Osman İzgör: İyi niyetle sorunlar çözülmüyor. Özür dileyerek söylüyorum ben bu safsataya artık inanmıyorum biz Türklerle kardeş değiliz Kürtlerde kardeş deyince eşitlik akla gelirdi. Kürtler kendi kurumlarını kendi çalışmalarını kendileri yapmalılar. Sosyal kurumlar mutlaka ama mutlaka gerek anadilde eğitim gerekse sosyal, sağlık, eğitim ve bunların yöntemlerini kendi demokratik yollarını mutlaka zorlamalıdır ve devletten bir şey beklememelidir.
Sümeyra Güven: Arkadaşlar şimdiye kadar zaten sorunun ekonomik olsun sosyal çözüm önerileri getirdiler. Türk Kürt kardeştir vurgusu çok fazla yapıldı. Biz bunu yaşayarak gördük. Önce psikolojik duvarları yıkmak lazım. İnsanların kafasındaki Kürtlere karşı başka toplumlara karşı önyargıların akademisyenler tarafından aktivistler tarafından yok edilmesi lazım. Söylemlerimize gerçekten dikkat etmek lazım konuşurken haklı iken haksız duruma düşmemek lazım. Haklı olduğumuz noktalarda kendimizi iyi ifade etmemiz lazım.
Abdullah Kırboğa: Türkiye’de 37 farklı millet vardır bu milletler hep göz ardı edilmiştir. Şanlıurfa nüfusunun yüzde altmışı Arap kökenlidir. Milli Eğitim müfredatında Araplar hain olarak gösteriliyor hâlihazırda.

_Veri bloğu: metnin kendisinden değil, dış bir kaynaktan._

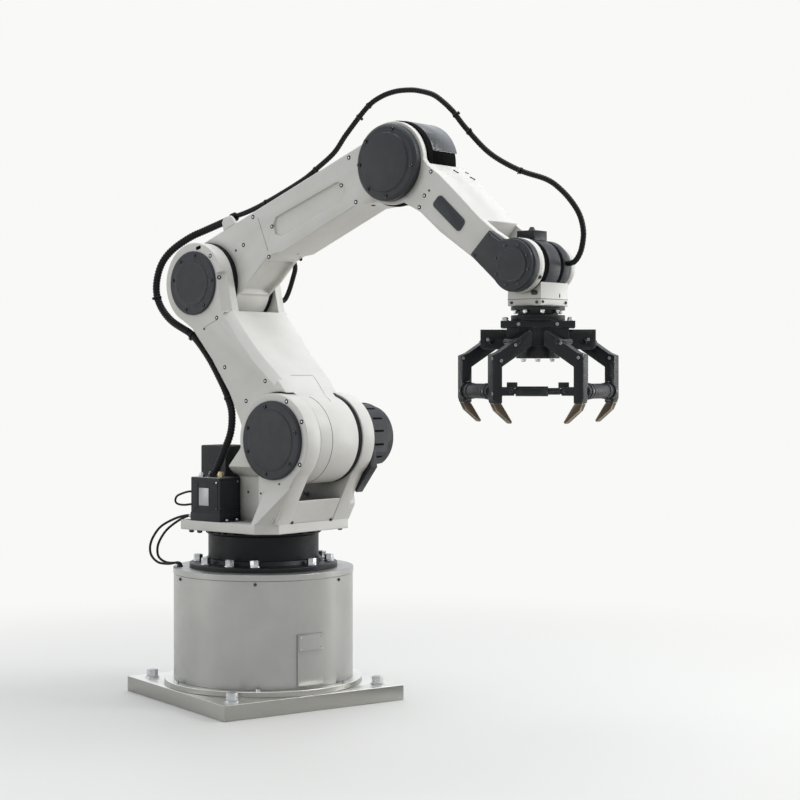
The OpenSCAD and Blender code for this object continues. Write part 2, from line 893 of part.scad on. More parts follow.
module wrist_seals() {
    color("#141516")
        difference() {
            union() {
                rod_y(j5, wrist_drum_r - 3, -near_ear_in + run_gap, -55);
                rod_y(j5, wrist_drum_r - 1, wrist_drum_far, wrist_ring_far);
            }
            rod_y(j5, bore_d / 2, -near_ear_in - 1, wrist_ring_far + 1);
        }
}

module wrist_motor() {
    color("#33363b")
        difference() {
            translate([j5_x - 24 - wrist_motor_side / 2, -wrist_motor_side / 2, j5_z])
                cube([wrist_motor_side, wrist_motor_side, wrist_motor_top - j5_z]);
            rod_y(j5, wrist_drum_r + seat, -wrist_motor_side, wrist_motor_side);
        }
}

module tool_flange() {
    color("#26282b")
        translate([j5_x, 0, wrist_bottom])
            rotate_extrude()
                polygon([[0, -flange_t - neck_h], [neck_r, -flange_t - neck_h], [neck_r, -flange_t],
                    [flange_r, -flange_t], [flange_r, -run_gap], [0, -run_gap]]);
}

module adapter_disc() {
    color("#5d6166")
        translate([j5_x, 0, plate_z + top_plate_t])
            cylinder(h = adapter_t, r = adapter_r);
}

// Places pieces drawn in the gripper's own frame
module in_tool() {
    translate([j5_x, 0, 0])
        rotate([0, 0, tool_turn])
            children();
}

// Places pieces drawn in a jaw's plane: X outward, Z up, Y along the pivot axis; side is -1 or 1
module in_jaw(side) {
    in_tool()
        translate([side * pivot_x, -pivot_y, pivot_z])
            mirror([side < 0 ? 1 : 0, 0, 0])
                rotate([0, 0, -splay])
                    children();
}

// Outline of a cross bar with a lug at each end, drawn in X and Z
module bar_shape(width, top, low, lug_w, lug_z) {
    polygon([[-width / 2, top], [-width / 2, lug_z + 8], [-width / 2 + 8, lug_z], [-width / 2 + lug_w, lug_z],
        [-width / 2 + lug_w + 22, low], [width / 2 - lug_w - 22, low], [width / 2 - lug_w, lug_z],
        [width / 2 - 8, lug_z], [width / 2, lug_z + 8], [width / 2, top]]);
}

module gripper_frame() {
    color("#2b2e32")
        difference() {
            in_tool() {
                translate([-top_plate_w / 2, -top_plate_d / 2, plate_z])
                    cube([top_plate_w, top_plate_d, top_plate_t]);
                slab(long_bar_y, long_bar_y + bar_t)
                    bar_shape(long_bar_w, long_bar_top, long_bar_top - bar_h, 96, pivot_z - bar_drop);
                translate([-60, 40, long_bar_top - bar_h + 2])
                    cube([120, long_bar_y - 38, plate_z - long_bar_top + bar_h + 1]);
                slab(near_bar_y, near_bar_y + bar_t)
                    bar_shape(near_bar_w, plate_z + 1, pivot_z - bar_drop + 8, 60, pivot_z - bar_drop - 8);
                translate([0, 0, block_z + block_h - 6])
                    cylinder(h = plate_z - block_z - block_h + 7, d = column_d);
                translate([0, 0, block_z + block_h - 1])
                    cylinder(h = 10, d = block_d - 22);
                translate([0, 0, block_z])
                    cylinder(h = block_h, d = block_d);
            }
            for (s = [-1, 1])
                in_jaw(s)
                    rod_y([0, 0], pin_r, -finger_t, finger_gap + finger_t);
        }
}

module gripper_pins() {
    color("#8a8c90")
        for (s = [-1, 1])
            in_jaw(s) {
                rod_y([0, 0], pin_r, -finger_t / 2 - 4, 80);
                rod_y([0, 0], pin_r, finger_gap - 70, finger_gap + finger_t / 2 + 4);
            }
}

// Side outline of a finger from its pivot, X outward and Z up
module finger_shape() {
    polygon([[-50, 28], [-43, 36], [finger_out - 8, -34], [finger_out + finger_w / 2, -44],
        [finger_out + finger_w / 2, -182], [finger_out + 12, -198], [finger_out - finger_w / 2, -198],
        [finger_out - finger_w / 2, -82], [-50, -14]]);
}

module jaw(side) {
    in_jaw(side)
        difference() {
            union() {
                slab(-finger_t / 2, finger_t / 2)
                    finger_shape();
                slab(finger_gap - finger_t / 2, finger_gap + finger_t / 2)
                    finger_shape();
                rod_y([finger_out, tie_z - pivot_z], 24, finger_t / 2 - 1, finger_gap - finger_t / 2 + 1);
                for (y = [-finger_t / 2, finger_t / 2 - lug_t])
                    slab(y, y + lug_t)
                        translate([tie_out - lug_r, tie_z - pivot_z - lug_r])
                            square([finger_out - finger_w / 2 - tie_out + lug_r + 1, 2 * lug_r]);
            }
            rod_y([0, 0], pin_r + run_gap, -finger_t, finger_gap + finger_t);
            rod_y([tie_out, tie_z - pivot_z], tie_pin_r + run_gap, -finger_t, finger_t);
        }
}

module claws(side) {
    in_jaw(side)
        for (y = [0, finger_gap])
            slab(y - 14, y + 14)
                polygon([[finger_out - 16, -198], [finger_out + 13, -198], [finger_out + 2, -222],
                    [finger_out - 44, claw_z - pivot_z + 3], [finger_out - 50, claw_z - pivot_z],
                    [finger_out - 54, claw_z - pivot_z + 6]]);
}

module jaw_left() {
    color("#3c3f44")
        jaw(-1);
}

module claws_left() {
    color("#7a6a58")
        claws(-1);
}

module jaw_right() {
    color("#3c3f44")
        jaw(1);
}

module claws_right() {
    color("#7a6a58")
        claws(1);
}

// An eye, its pin and its neck, turned with the jaw; side is -1 or 1
module tie_eye(side) {
    in_jaw(side) {
        rod_y([tie_out, tie_z - pivot_z], tie_pin_r, -finger_t / 2 - 3, finger_t / 2 + 3);
        slab(-eye_t / 2, eye_t / 2) {
            translate([tie_out, tie_z - pivot_z])
                circle(r = lug_r);
            translate([tie_out - tie_neck - 4, tie_z - pivot_z - 9])
                square([tie_neck + 4, 18]);
        }
    }
}

// A round bar from the end of a tie's neck towards the other jaw
module tie_bar(side, d, length, start) {
    in_jaw(side)
        translate([tie_out - tie_neck, 0, tie_z - pivot_z])
            rotate([0, 0, splay])
                rotate([0, -90, 0])
                    translate([0, 0, start])
                        cylinder(h = length - start, d = d);
}

module tie_tube() {
    color("#2b2e32")
        difference() {
            union() {
                tie_eye(-1);
                tie_bar(-1, tie_d, tie_tube_l, 0);
            }
            tie_bar(-1, tie_rod_d + 2 * run_gap, tie_tube_l + 1, 9);
        }
}

module tie_rod() {
    color("#8a8c90") {
        tie_eye(1);
        tie_bar(1, tie_rod_d, tie_rod_l, 0);
    }
}

// Places between two route points on a smooth curve through the route
function curve(p, i, t) =
    let(a = p[max(i - 1, 0)], b = p[i], c = p[i + 1], d = p[min(i + 2, len(p) - 1)])
    0.5 * (2 * b + (c - a) * t + (2 * a - 5 * b + 4 * c - d) * t * t + (3 * b - a - 3 * c + d) * t * t * t);

// A smooth route through the given points, four places to each stretch
function route(p) = concat([for (i = [0:len(p) - 2], t = [0:0.25:0.75]) curve(p, i, t)], [p[len(p) - 1]]);

// A hose swept along a route as rings of twelve corners; the route never runs along ref
module hose(points, d, ref = [0, 1, 0]) {
    path = route(points);
    n = len(path);
    m = 12;
    last = len(points) - 1;
    tangents = [for (i = [0:n - 1]) let(v = i == 0 ? points[1] - points[0]
        : i == n - 1 ? points[last] - points[last - 1] : path[i + 1] - path[i - 1]) v / norm(v)];
    rings = [for (i = [0:n - 1])
        let(t = tangents[i], a = cross(t, ref) / norm(cross(t, ref)), b = cross(a, t))
        for (k = [0:m - 1]) path[i] + d / 2 * (cos(360 / m * k) * a + sin(360 / m * k) * b)];
    low = [for (i = [0:n - 2], k = [0:m - 1]) [m * i + k, m * i + (k + 1) % m, m * (i + 1) + (k + 1) % m]];
    high = [for (i = [0:n - 2], k = [0:m - 1]) [m * i + k, m * (i + 1) + (k + 1) % m, m * (i + 1) + k]];
    starts = [for (k = [1:m - 2]) [0, k + 1, k]];
    ends = [for (k = [1:m - 2]) [m * (n - 1), m * (n - 1) + k, m * (n - 1) + k + 1]];
    polyhedron(points = rings, faces = concat(low, high, starts, ends));
}

// Route points given from a joint, along X and Z
function from(joint, p) = [for (q = p) [joint[0] + q[0], q[1], joint[1] + q[2]]];

// From the junction box up to the clip on the lower arm
module hose_low() {
    top = table_top + box_h + seat;
    color("#1c1c1c")
        hose(concat([[box_front - 81, -187, top], [box_front - 81, -187, top + 12]],
            from(j2, [[-292, -185, -104], [-264, -182, -49], [-238, -172, 24], [-245, -160, 96], [-274, -152, 154]])),
            hose_d);
}

// Along the rear of the lower arm
module hose_arm() {
    color("#1c1c1c")
        hose(from(j3, [[165, -152, -414], [132, -150, -364], [69, -148, -281], [0, -145, -213], [-45, -142, -183]]),
            hose_d);
}

// Round the elbow and in behind its bracket on the upper arm
module hose_elbow() {
    color("#1c1c1c")
        hose(from(j3, [[-47, -142, -182], [-151, -140, -133], [-215, -138, -71], [-236, -135, -4],
            [-217, -130, 73], [-176, -114, 129], [-102, -90, 177], [-32, -68, 205], [72, -57, 236]]), hose_d);
}

// Along the top of the upper arm
module hose_upper() {
    color("#1c1c1c")
        hose(from(j3, [[76, -57, 237], [109, -55, 248], [172, -52, 263], [238, -50, 283],
            [340, -50, 319], [444, -50, 360], [494, -45, 388]]), thin_hose_d);
}

// Free arch over the upper elbow
module hose_arch() {
    color("#1c1c1c")
        hose(from(j4, [[-417, -45, 8], [-329, -38, 66], [-275, -30, 130], [-190, -20, 215], [-135, -14, 247],
            [-72, -8, 262], [-9, -2, 262], [37, 2, 254], [91, 6, 236], [136, 10, 204], [172, 14, 171]]),
            thin_hose_d);
}

// From the arch down to the wrist's grey disc
module hose_wrist() {
    color("#1c1c1c")
        hose(concat(from(j5, [[-359, 14, 536], [-311, 22, 477], [-226, 38, 391], [-120, 55, 329], [-14, 66, 291],
            [39, 70, 256], [85, 70, 211], [117, 70, 164], [132, 68, 111], [130, 62, 61], [123, 52, 30],
            [108, 46, 12]]), [[j5_x + wrist_drum_r + seat, 45, j5_z + 9]]), thin_hose_d);
}

// Short hose behind the far ear of the lower arm
module hose_short() {
    color("#1c1c1c")
        hose(concat([[j3_x + 202, up_half + seat + 0.2, j3_z + 106]], from(j3, [[202, 100, 106], [204, 140, 101],
            [195, 175, 68], [167, 190, 21], [142, 193, -29], [130, 184, -56]]),
            [[j3_x + 130, low_half + seat + 0.2, j3_z - 56]]), thin_hose_d, [1, 0, 0]);
}

// Two cables from the junction box, in a loop behind the plate, down to the pedestal's lid
module cables() {
    side = box_front - box_x - 14 - seat;
    xa = cable_a * cos(-130.6);
    ya = cable_a * sin(-130.6);
    xb = cable_b * cos(-132.7);
    yb = cable_b * sin(-132.7);
    color("#1c1c1c") {
        hose([[side, -222, table_top + 15], [side - 35, -222, table_top + 14], [side - 95, -223, table_top - 1],
            [side - 167, -224, table_z + 2], [side - 207, -226, table_z - 38], [side - 223, -228, table_z - 75],
            [side - 213, -231, lid_top + 32], [side - 173, -234, lid_top + 9], [xa - 59, ya + 1, lid_top + 7],
            [xa - 15, ya, lid_top + 14], [xa, ya, lid_top + 10], [xa, ya, lid_top + seat]], cable_d);
        hose([[side, -202, table_top + 15], [side - 35, -202, table_top + 13], [side - 91, -203, table_top - 7],
            [side - 151, -206, table_z - 8], [side - 185, -210, table_z - 46], [side - 199, -213, table_z - 80],
            [side - 189, -217, lid_top + 28], [side - 151, -220, lid_top + 11], [xb - 46, yb + 1, lid_top + 10],
            [xb - 16, yb, lid_top + 14], [xb, yb, lid_top + 10], [xb, yb, lid_top + seat]], cable_d);
    }
}

// Small loop of cable on the side of the junction box
module box_loop() {
    side = box_front - box_x - 10 - seat;
    color("#1c1c1c")
        hose([[side, -215, 757], [side - 29, -215, 757], [side - 64, -215, 749], [side - 95, -215, 737],
            [side - 106, -213, 719], [side - 95, -211, 708], [side - 62, -210, 706], [side - 27, -209, 710],
            [side, -208, 711]], cable_d - 1);
}

base_plate();
foot_flange();
pedestal_shell();
pedestal_lid();
access_cover();
bearing_ring();
slew_drum();
turntable();
shoulder_cap();
shoulder_motor();
motor_bracket();
shoulder_shaft();
junction_box();
drive_box();
lower_arm();
shoulder_seal();
elbow_caps();
elbow_shaft();
upper_arm();
elbow_seals();
hose_bracket();
top_seal();
top_motor_cover();
motor_band();
forearm();
top_cap();
top_shaft();
side_cover();
wrist_cover();
wrist_shaft();
wrist_housing();
wrist_drum();
wrist_seals();
wrist_motor();
tool_flange();
adapter_disc();
gripper_frame();
gripper_pins();
jaw_left();
claws_left();
jaw_right();
claws_right();
tie_tube();
tie_rod();
hose_low();
hose_arm();
hose_elbow();
hose_upper();
hose_arch();
hose_wrist();
hose_short();
cables();
box_loop();
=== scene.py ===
"""Looks of an industrial robot arm with a claw gripper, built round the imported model."""

import json
import math

import bmesh
import bpy
from mathutils import Matrix, Vector

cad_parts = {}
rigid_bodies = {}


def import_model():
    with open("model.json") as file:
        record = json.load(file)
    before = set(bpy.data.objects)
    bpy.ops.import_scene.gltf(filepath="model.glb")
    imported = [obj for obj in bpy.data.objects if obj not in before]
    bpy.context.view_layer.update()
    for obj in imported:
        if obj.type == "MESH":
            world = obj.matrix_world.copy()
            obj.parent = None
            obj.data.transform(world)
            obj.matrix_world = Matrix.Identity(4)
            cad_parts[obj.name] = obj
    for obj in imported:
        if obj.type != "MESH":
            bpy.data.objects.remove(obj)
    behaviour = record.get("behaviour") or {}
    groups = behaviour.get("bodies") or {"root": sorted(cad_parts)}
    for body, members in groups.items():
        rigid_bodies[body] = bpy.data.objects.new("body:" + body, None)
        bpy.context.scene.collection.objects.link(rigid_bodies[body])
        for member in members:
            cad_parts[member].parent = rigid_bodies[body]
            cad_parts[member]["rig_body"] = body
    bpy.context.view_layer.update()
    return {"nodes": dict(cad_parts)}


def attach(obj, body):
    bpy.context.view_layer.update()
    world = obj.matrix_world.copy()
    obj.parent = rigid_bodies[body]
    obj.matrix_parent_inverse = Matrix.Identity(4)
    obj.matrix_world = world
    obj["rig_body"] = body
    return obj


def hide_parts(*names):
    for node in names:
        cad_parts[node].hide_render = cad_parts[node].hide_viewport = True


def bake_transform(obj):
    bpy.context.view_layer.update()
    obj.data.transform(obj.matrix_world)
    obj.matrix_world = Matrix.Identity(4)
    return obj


bl_info = {
    "name": "Industrial Robot Arm",
    "version": (1, 0, 0),
    "blender": (4, 5, 0),
    "location": "3D View > Sidebar > Robot Arm",
    "description": "Builds the finished pieces, finishes and stage of a jointed robot arm",
    "category": "Object",
}

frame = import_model()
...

Fırat Çelik: Federal devletler üniterdir, yani bileşik ve tektir ancak merkezci değildir. Birinci Dünya Savaşından sonra Kürtlerin kaderleri dört ülkenin eline bırakıldı. Kopenhag belgesi azınlık mensuplarına anadilde özel ve kamusal alanda eğitim örgütlenme, etnik aidiyet ve kültürü geliştirme hakkı hatta idari otonomiyi tanımayı öngörüyor.
Değerlendirme
İletişim
a. Sivil toplum ile
50 STK‘ya Mail ve/veya SMS ile ulaşılmıştır.
b. Milletvekilleri ile
Vekillere SMS ile ulaşılmıştır. 9 Milletvekili ile ceplerinden bizzat görüşülmüştür.
c.Katılımcılarla
d. Medya
Yerel ve Ulusal basına telefon ve maille ulaşılmıştır.